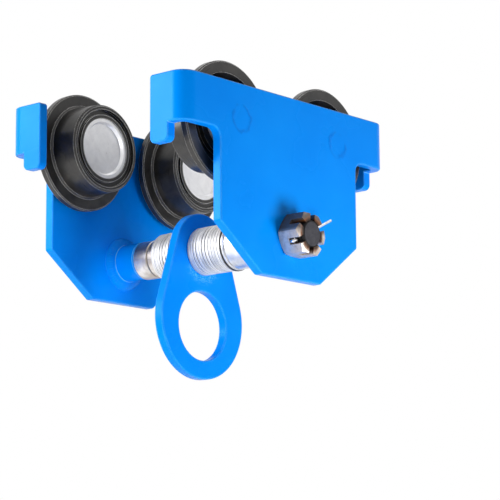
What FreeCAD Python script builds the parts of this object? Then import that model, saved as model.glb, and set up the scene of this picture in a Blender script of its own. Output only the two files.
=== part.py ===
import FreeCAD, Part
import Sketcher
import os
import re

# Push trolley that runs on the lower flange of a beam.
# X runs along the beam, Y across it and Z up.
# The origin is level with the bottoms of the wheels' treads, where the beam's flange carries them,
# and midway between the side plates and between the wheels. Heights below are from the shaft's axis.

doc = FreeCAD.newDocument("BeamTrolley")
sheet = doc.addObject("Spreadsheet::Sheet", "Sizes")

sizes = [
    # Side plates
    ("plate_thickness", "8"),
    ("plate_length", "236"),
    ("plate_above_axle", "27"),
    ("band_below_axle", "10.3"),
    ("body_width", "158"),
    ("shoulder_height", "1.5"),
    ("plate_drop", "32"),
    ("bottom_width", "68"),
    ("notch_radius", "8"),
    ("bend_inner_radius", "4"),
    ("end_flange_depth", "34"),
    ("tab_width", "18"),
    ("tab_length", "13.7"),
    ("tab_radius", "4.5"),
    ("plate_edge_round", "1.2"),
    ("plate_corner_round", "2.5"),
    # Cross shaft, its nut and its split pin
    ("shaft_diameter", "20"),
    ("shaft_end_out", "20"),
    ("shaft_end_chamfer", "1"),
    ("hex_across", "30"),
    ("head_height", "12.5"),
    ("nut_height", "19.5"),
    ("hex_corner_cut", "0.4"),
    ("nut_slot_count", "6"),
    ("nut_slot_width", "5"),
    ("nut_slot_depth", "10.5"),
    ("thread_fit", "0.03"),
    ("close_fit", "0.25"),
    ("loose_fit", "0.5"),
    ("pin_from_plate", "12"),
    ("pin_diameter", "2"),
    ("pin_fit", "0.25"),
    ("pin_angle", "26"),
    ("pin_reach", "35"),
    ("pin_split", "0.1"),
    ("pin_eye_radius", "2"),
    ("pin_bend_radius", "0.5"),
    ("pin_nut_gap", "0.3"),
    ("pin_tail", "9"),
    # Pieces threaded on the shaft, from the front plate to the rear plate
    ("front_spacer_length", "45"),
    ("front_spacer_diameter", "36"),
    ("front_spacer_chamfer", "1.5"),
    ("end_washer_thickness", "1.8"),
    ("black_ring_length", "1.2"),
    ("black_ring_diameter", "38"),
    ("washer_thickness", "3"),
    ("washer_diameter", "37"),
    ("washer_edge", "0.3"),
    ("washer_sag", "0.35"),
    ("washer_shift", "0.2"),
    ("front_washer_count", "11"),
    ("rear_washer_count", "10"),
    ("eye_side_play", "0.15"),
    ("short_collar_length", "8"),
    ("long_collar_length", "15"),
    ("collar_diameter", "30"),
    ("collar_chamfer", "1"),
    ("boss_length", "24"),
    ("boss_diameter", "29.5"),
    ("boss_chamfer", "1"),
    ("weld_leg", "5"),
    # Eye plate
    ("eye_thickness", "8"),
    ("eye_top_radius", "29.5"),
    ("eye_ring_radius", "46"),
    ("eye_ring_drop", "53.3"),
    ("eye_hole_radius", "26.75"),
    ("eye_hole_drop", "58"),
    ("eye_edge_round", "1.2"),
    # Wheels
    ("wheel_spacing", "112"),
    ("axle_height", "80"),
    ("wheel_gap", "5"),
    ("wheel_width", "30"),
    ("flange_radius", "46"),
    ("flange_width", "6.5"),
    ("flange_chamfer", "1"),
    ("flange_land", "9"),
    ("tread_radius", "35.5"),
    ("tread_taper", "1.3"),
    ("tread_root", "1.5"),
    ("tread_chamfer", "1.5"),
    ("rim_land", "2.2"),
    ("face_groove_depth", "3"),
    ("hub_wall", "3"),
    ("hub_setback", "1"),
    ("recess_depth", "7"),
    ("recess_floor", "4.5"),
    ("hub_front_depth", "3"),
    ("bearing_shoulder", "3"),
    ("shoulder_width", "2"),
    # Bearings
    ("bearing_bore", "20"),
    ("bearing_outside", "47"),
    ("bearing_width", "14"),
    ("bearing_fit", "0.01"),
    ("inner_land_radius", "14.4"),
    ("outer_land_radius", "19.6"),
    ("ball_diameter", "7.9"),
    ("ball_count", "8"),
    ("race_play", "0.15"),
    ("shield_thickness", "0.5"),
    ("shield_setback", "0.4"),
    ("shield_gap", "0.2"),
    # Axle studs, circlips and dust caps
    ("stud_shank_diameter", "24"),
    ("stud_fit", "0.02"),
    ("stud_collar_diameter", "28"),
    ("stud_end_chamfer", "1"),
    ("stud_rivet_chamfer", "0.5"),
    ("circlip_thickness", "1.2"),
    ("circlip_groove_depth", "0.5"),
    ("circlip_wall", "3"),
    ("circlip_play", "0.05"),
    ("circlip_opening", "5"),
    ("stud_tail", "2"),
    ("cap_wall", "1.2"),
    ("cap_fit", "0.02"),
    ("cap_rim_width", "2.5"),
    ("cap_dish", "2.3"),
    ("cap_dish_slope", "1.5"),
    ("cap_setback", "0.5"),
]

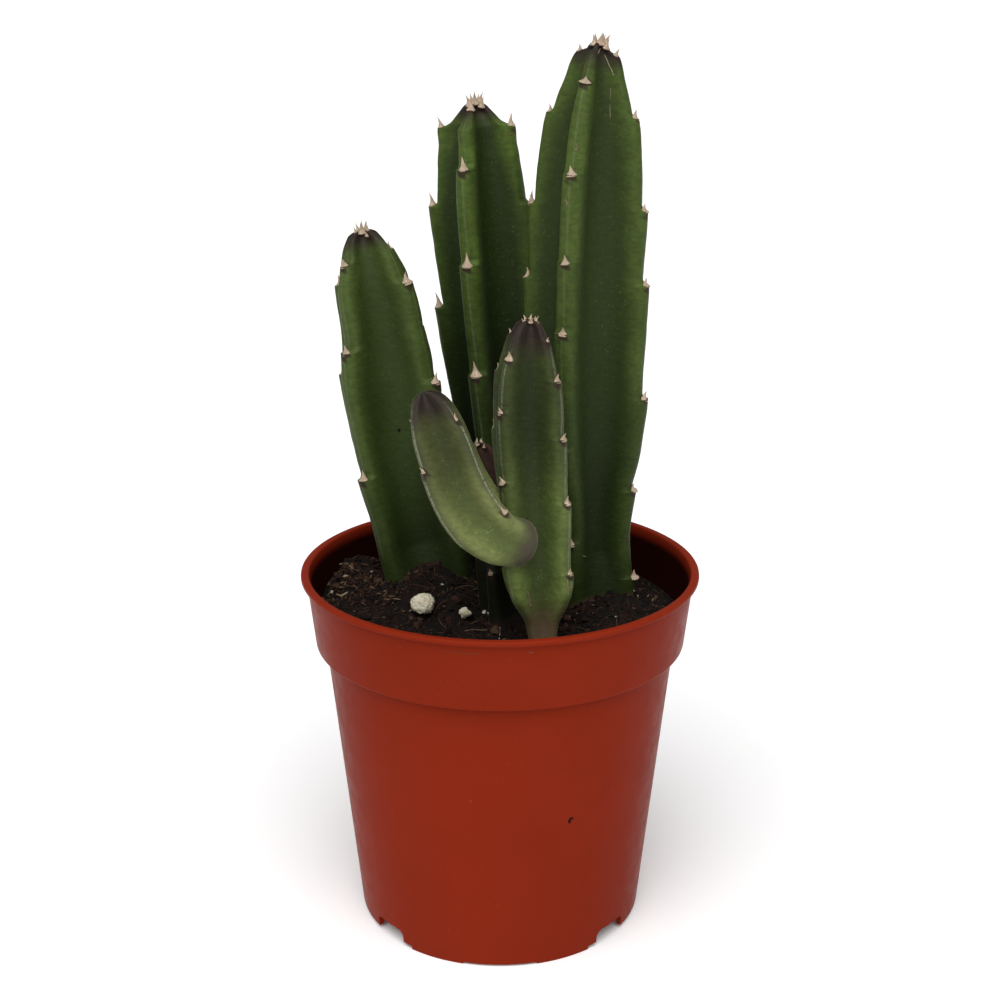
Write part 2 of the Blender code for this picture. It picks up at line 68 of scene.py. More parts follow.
+===+
What to work on: Return each line of the data exactly as written above.

Full response:
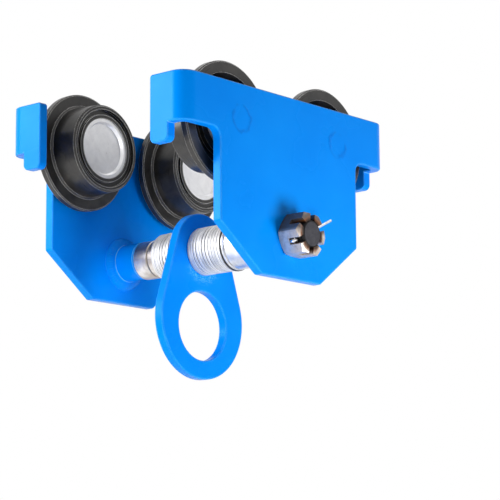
What FreeCAD Python script builds the parts of this object? Then import that model, saved as model.glb, and set up the scene of this picture in a Blender script of its own. Output only the two files.
=== part.py ===
import FreeCAD, Part
import Sketcher
import os
import re

# Push trolley that runs on the lower flange of a beam.
# X runs along the beam, Y across it and Z up.
# The origin is level with the bottoms of the wheels' treads, where the beam's flange carries them,
# and midway between the side plates and between the wheels. Heights below are from the shaft's axis.

doc = FreeCAD.newDocument("BeamTrolley")
sheet = doc.addObject("Spreadsheet::Sheet", "Sizes")

sizes = [
    # Side plates
    ("plate_thickness", "8"),
    ("plate_length", "236"),
    ("plate_above_axle", "27"),
    ("band_below_axle", "10.3"),
    ("body_width", "158"),
    ("shoulder_height", "1.5"),
    ("plate_drop", "32"),
    ("bottom_width", "68"),
    ("notch_radius", "8"),
    ("bend_inner_radius", "4"),
    ("end_flange_depth", "34"),
    ("tab_width", "18"),
    ("tab_length", "13.7"),
    ("tab_radius", "4.5"),
    ("plate_edge_round", "1.2"),
    ("plate_corner_round", "2.5"),
    # Cross shaft, its nut and its split pin
    ("shaft_diameter", "20"),
    ("shaft_end_out", "20"),
    ("shaft_end_chamfer", "1"),
    ("hex_across", "30"),
    ("head_height", "12.5"),
    ("nut_height", "19.5"),
    ("hex_corner_cut", "0.4"),
    ("nut_slot_count", "6"),
    ("nut_slot_width", "5"),
    ("nut_slot_depth", "10.5"),
    ("thread_fit", "0.03"),
    ("close_fit", "0.25"),
    ("loose_fit", "0.5"),
    ("pin_from_plate", "12"),
    ("pin_diameter", "2"),
    ("pin_fit", "0.25"),
    ("pin_angle", "26"),
    ("pin_reach", "35"),
    ("pin_split", "0.1"),
    ("pin_eye_radius", "2"),
    ("pin_bend_radius", "0.5"),
    ("pin_nut_gap", "0.3"),
    ("pin_tail", "9"),
    # Pieces threaded on the shaft, from the front plate to the rear plate
    ("front_spacer_length", "45"),
    ("front_spacer_diameter", "36"),
    ("front_spacer_chamfer", "1.5"),
    ("end_washer_thickness", "1.8"),
    ("black_ring_length", "1.2"),
    ("black_ring_diameter", "38"),
    ("washer_thickness", "3"),
    ("washer_diameter", "37"),
    ("washer_edge", "0.3"),
    ("washer_sag", "0.35"),
    ("washer_shift", "0.2"),
    ("front_washer_count", "11"),
    ("rear_washer_count", "10"),
    ("eye_side_play", "0.15"),
    ("short_collar_length", "8"),
    ("long_collar_length", "15"),
    ("collar_diameter", "30"),
    ("collar_chamfer", "1"),
    ("boss_length", "24"),
    ("boss_diameter", "29.5"),
    ("boss_chamfer", "1"),
    ("weld_leg", "5"),
    # Eye plate
    ("eye_thickness", "8"),
    ("eye_top_radius", "29.5"),
    ("eye_ring_radius", "46"),
    ("eye_ring_drop", "53.3"),
    ("eye_hole_radius", "26.75"),
    ("eye_hole_drop", "58"),
    ("eye_edge_round", "1.2"),
    # Wheels
    ("wheel_spacing", "112"),
    ("axle_height", "80"),
    ("wheel_gap", "5"),
    ("wheel_width", "30"),
    ("flange_radius", "46"),
    ("flange_width", "6.5"),
    ("flange_chamfer", "1"),
    ("flange_land", "9"),
    ("tread_radius", "35.5"),
    ("tread_taper", "1.3"),
    ("tread_root", "1.5"),
    ("tread_chamfer", "1.5"),
    ("rim_land", "2.2"),
    ("face_groove_depth", "3"),
    ("hub_wall", "3"),
    ("hub_setback", "1"),
    ("recess_depth", "7"),
    ("recess_floor", "4.5"),
    ("hub_front_depth", "3"),
    ("bearing_shoulder", "3"),
    ("shoulder_width", "2"),
    # Bearings
    ("bearing_bore", "20"),
    ("bearing_outside", "47"),
    ("bearing_width", "14"),
    ("bearing_fit", "0.01"),
    ("inner_land_radius", "14.4"),
    ("outer_land_radius", "19.6"),
    ("ball_diameter", "7.9"),
    ("ball_count", "8"),
    ("race_play", "0.15"),
    ("shield_thickness", "0.5"),
    ("shield_setback", "0.4"),
    ("shield_gap", "0.2"),
    # Axle studs, circlips and dust caps
    ("stud_shank_diameter", "24"),
    ("stud_fit", "0.02"),
    ("stud_collar_diameter", "28"),
    ("stud_end_chamfer", "1"),
    ("stud_rivet_chamfer", "0.5"),
    ("circlip_thickness", "1.2"),
    ("circlip_groove_depth", "0.5"),
    ("circlip_wall", "3"),
    ("circlip_play", "0.05"),
    ("circlip_opening", "5"),
    ("stud_tail", "2"),
    ("cap_wall", "1.2"),
    ("cap_fit", "0.02"),
    ("cap_rim_width", "2.5"),
    ("cap_dish", "2.3"),
    ("cap_dish_slope", "1.5"),
    ("cap_setback", "0.5"),
]

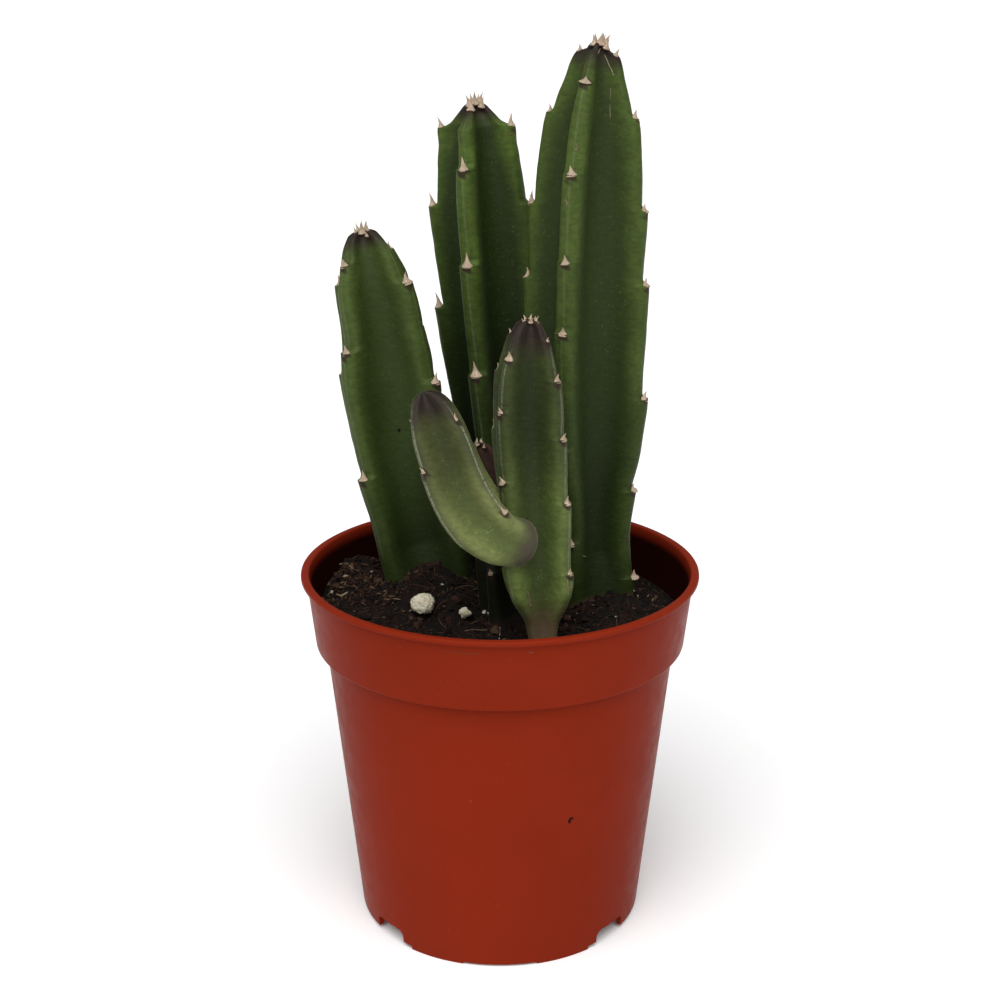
Write part 2 of the Blender code for this picture. It picks up at line 68 of scene.py. More parts follow.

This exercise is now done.